Figure6-7Growth, the Long View Over the long run, growth in real GDP per capita has dwarfed the ups and downs of the business cycle. Except for the recession that began the Great Depression, recessions are almost invisible until 2009.
Source: Statistics Canada.

Long-run economic growth is fundamental to many of the most pressing economic questions today. Responses to key policy questions, like various levels of government’s ability to bear the future costs of health care, education, public pensions, and other programs, depend in part on how fast the Canadian economy grows over the next few decades. More broadly, the public’s sense that the country is making progress depends crucially on success in achieving long-run growth. When growth slows, as it did in the 1970s, it can help feed a national mood of pessimism. In particular, long-run growth per capita—a sustained upward trend in output per person—is the key to higher wages and a rising standard of living. A major concern of macroeconomics—and the theme of Chapter 9—is trying to understand the forces behind long-run growth.

Long-run growth is an even more urgent concern in poorer, less developed countries. In these countries, which would like to achieve a higher standard of living, the question of how to accelerate long-run growth is the central concern of economic policy.

As we’ll see, macroeconomists don’t use the same models to think about long-run growth that they use to think about the business cycle. It’s always important to keep both sets of models in mind, because what is good in the long run can be bad in the short run, and vice versa. For example, we’ve already mentioned the paradox of thrift: an attempt by households to increase their savings can cause a recession. But a higher level of savings, as we’ll see in Chapter 10, plays a crucial role in encouraging long-run economic growth.

WHEN DID LONG-RUN GROWTH START?

Today, Canada is much richer than it was in 1955; in 1955, it was much richer than it had been in 1905. But how did 1905 compare with 1855? Or 1805? How far back does long-run economic growth go?

Economic stagnation and unchanging living standards prevailed for centuries until the Industrial Revolution in the mid-1800s ushered in a new era of wealth and sustained increases in living standards.

Of course, Canada is a relatively recent creation; we didn’t exist as a country before 1867. And our rapid growth in the latter half of the nineteenth century was partly the result of large-scale immigration to the lands that were to become the Western provinces. But if we cast our net wider and look around the world, we find that long-run growth is a relatively modern phenomenon. If we go back to the period before 1800, we find a world economy that grew extremely slowly by contemporary standards. Between the years 1000 and 1800, according to the best available estimates, the world economy grew by less than 0.2% per year. Furthermore, the population grew almost as fast as the total real output, so that there was hardly any increase in real output per capita (the average amount of real output per person, equal to total real output divided by the total population).

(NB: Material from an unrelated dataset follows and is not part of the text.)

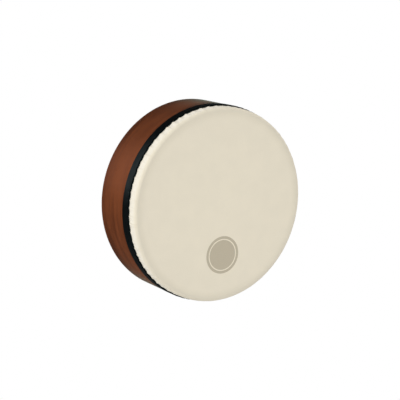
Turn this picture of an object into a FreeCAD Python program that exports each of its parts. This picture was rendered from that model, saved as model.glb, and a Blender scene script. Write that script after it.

This economic stagnation was matched by unchanged living standards. For example, information on prices and wages from sources such as monastery records shows that workers in England weren’t significantly better off in the early eighteenth century than they had been five centuries earlier. And it’s a good bet they weren’t much better off than Egyptian peasants in the age of the pharaohs. From examining historical records of birth and death rates, demographers know that in both cases human beings were living right on the edge of subsistence. However, long-run real economic growth has increased significantly in many countries since 1800.

Over the long-run, real aggregate output rises fairly steadily; in Canada it grew more than 20-fold over the 84 years from 1926 to 2010. In the last 50 years or so, Canadian real GDP per capita has grown by about 2.1% per year.

A TALE OF TWO COUNTRIES

Many countries have experienced long-run growth, but not all have done equally well. One of the most informative contrasts is between Canada and Argentina, two countries that, at the beginning of the twentieth century, seemed to be in a good economic position.

From today’s vantage point, it’s surprising to realize that Canada and Argentina looked rather similar before World War I. Both were major exporters of agricultural products; both attracted large numbers of European immigrants; both also attracted large amounts of European investment, especially in the railroads that opened up their agricultural hinterlands. Economic historians believe that the average level of per capita income was about the same in the two countries as late as the 1930s.

After World War II, however, Argentina’s economy performed poorly, largely due to political instability and bad macroeconomic policies. (Argentina experienced several periods of extremely high inflation, during which the cost of living soared.) Meanwhile, Canada made steady progress. Thanks to the fact that Canada has achieved sustained long-run growth since 1930, but Argentina has not, Canada’s standard of living is about three times as high as Argentina’s.

Quick Review

  • Because the Canadian economy has sustained long-run economic growth, Canadians live much better than they did a half-century or more ago.

  • Long-run economic growth is crucial for many economic concerns, such as a higher standard of living or financing government programs. It’s especially crucial for poorer countries.

Check Your Understanding 6-3

CHECK YOUR UNDERSTANDING 6-3

Question 6.5

Many poor countries have high rates of population growth. What does this imply about the long-run growth rates of total output that they must achieve in order to generate a higher standard of living per person?

Countries with high rates of population growth will have to maintain higher growth rates of total output than countries with low rates of population growth in order to achieve an increased standard of living per person because aggregate output will have to be divided among a larger number of people.

Question 6.6

Argentina used to be as rich as Canada; now it’s much poorer. Does this mean that Argentina is poorer than it was in the past? Explain.

No, Argentina is not poorer than it was in the past. Both Argentina and Canada have experienced long-run growth. However, after World War II, Argentina did not make as much progress as Canada, perhaps because of political instability and bad macroeconomic policies. Canada’s economy grew much faster than Argentina’s. Although Canada is now about three times as rich as Argentina, Argentina still had long-run growth of its economy.